Raggio told the governor the Assembly and Senate were going to pass their package of cuts, and the governor was free to veto it.

“If you do that, it will be the quickest override in state history,” Raggio said, according to the source.

Raggio delivered it in a firm tone. But for a sitting governor, it was the equivalent of a dressing down.

Gibbons also waved the white flag frequently: He wanted to close Nevada State Prison, save money for textbooks, propose a spending cap for next session. All were ideas he embraced in interviews last week or in his speech. By Friday, he had retreated from them all.

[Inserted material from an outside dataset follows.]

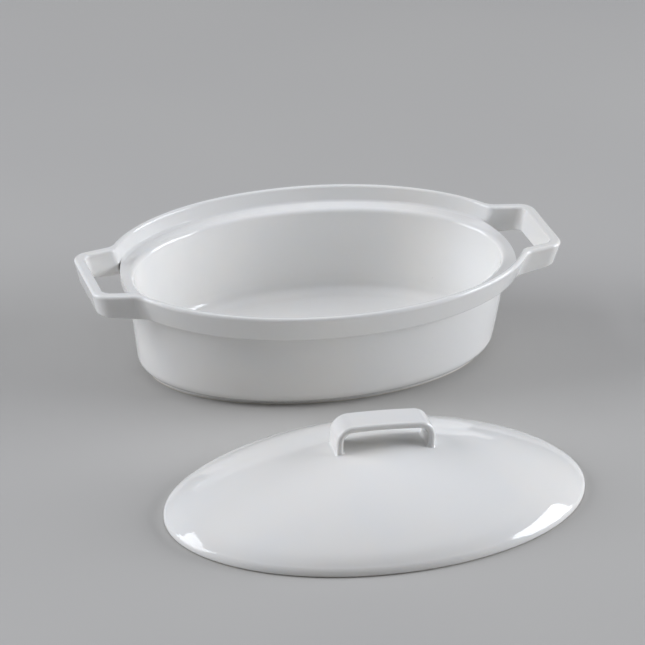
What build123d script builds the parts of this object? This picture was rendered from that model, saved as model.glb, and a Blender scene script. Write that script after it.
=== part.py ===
"""Oval covered casserole in white porcelain.

The open dish is moulded in one: a tapering oval bowl on a recessed foot ring, with a
flared collar round its rim that turns outwards at both ends into a loop handle. Inside
the collar a flat ledge carries the lid. The lid is a shallow oval dome with a separately
formed strap handle luted on. It lies on the table in front of the dish.

Origin: centre of the dish's foot on the table. X runs along the dish, +Z is up.
"""
import os
from math import cos, hypot, radians, sin, tan

from build123d import *

os.makedirs("parts", exist_ok=True)

# ---- dish, mm ----
RIM_L, RIM_W = 165.0, 111.8   # half length and half width over the collar's top edge
DISH_H = 88.0                 # table to the collar's top
COLLAR_H = 21.4               # height of the collar's outer face
COLLAR_LEAN = 8.2             # how far that face leans in towards its lower edge
LIP = 5.0                     # thickness of the collar at its top
LIP_R = 2.2                   # rounding of the collar's top edges
HEM_R = 1.6                   # rounding of its lower edges
GALLERY = 12.2                # depth of the lid ledge below the top
INNER_LEAN = 4.0              # how far the collar's inner face leans in, down to the ledge
LEDGE_IN = 8.0                # the ledge runs this far into the collar's wall
LEDGE_END, LEDGE_BOW = 152.0, 125.0   # half axes of the curve it ends on inside the loops
LEDGE_T = 5.6                 # thickness of the ledge
LEDGE_STOP = 4.0              # its root in the collar's wall stops this far below the top
LEDGE_R = 2.8                 # fillet between the ledge and the collar's inner face
MOUTH_IN = 21.6               # cavity wall at the mouth, in from the rim's outer edge
MOUTH_R = 3.8                 # rounding of the ledge's inner edge
FLOOR_IN = 31.5               # cavity wall produced down to the floor
FLOOR_Z = 8.6                 # height of the cavity floor
FLOOR_R = 13.0                # fillet between wall and floor
COVE_R = 3.0                  # fillet where the wall meets the ledge's underside
BODY_TOP_IN = 17.0            # outside wall at the underside of the ledge
BODY_BOT_IN = 26.2            # outside wall produced down to the bowl's underside
BODY_R = 10.0                 # rounding of the outside bottom edge
UNDER_Z = 2.4                 # the bowl's underside, above the table
FOOT_IN, FOOT_T = 32.6, 6.5   # foot ring: in from the rim's outer edge, and its width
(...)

And then there are those photos. Gibbons, who filed for divorce from his wife, Dawn, in May, was again spotted with a woman not his wife, holding hands and hugging. This time, at the Reno Rodeo, one of Northern Nevada’s most important sporting and cultural events, and presumably one at which the governor would normally serve as an ambassador.

The photos, published Friday in the Nevada Appeal, which is Carson City’s daily, showed him hugging the woman — a former Playboy model — in the rodeo parking lot. A news cycle that should have been dominated by stories of the governor leading was instead given over, at least partially, to his dating life, or whatever.

(The governor’s response to a question from the Sun’s Cy Ryan was typically bizarre: “You can talk to Leslie,” he said, referring to Leslie Durant, the woman in question. “But I think she will tell you if (there’s something that) takes the romance out of a friendship it’s being there when her child is born. I held her hand when her child was born. That’s how close a friend we are.”)

Those close to Gibbons were dejected by the governor’s risky behavior in such a public place.

“Indefensible,” a source close to the governor said.

In the end, what might have been an opportunity for a surge in public popularity and a profusion of new clout and command landed with a fairly dull thud.

And so rather than getting a bounce, a Republican lobbyist said, Gibbons will get a “dead cat bounce.”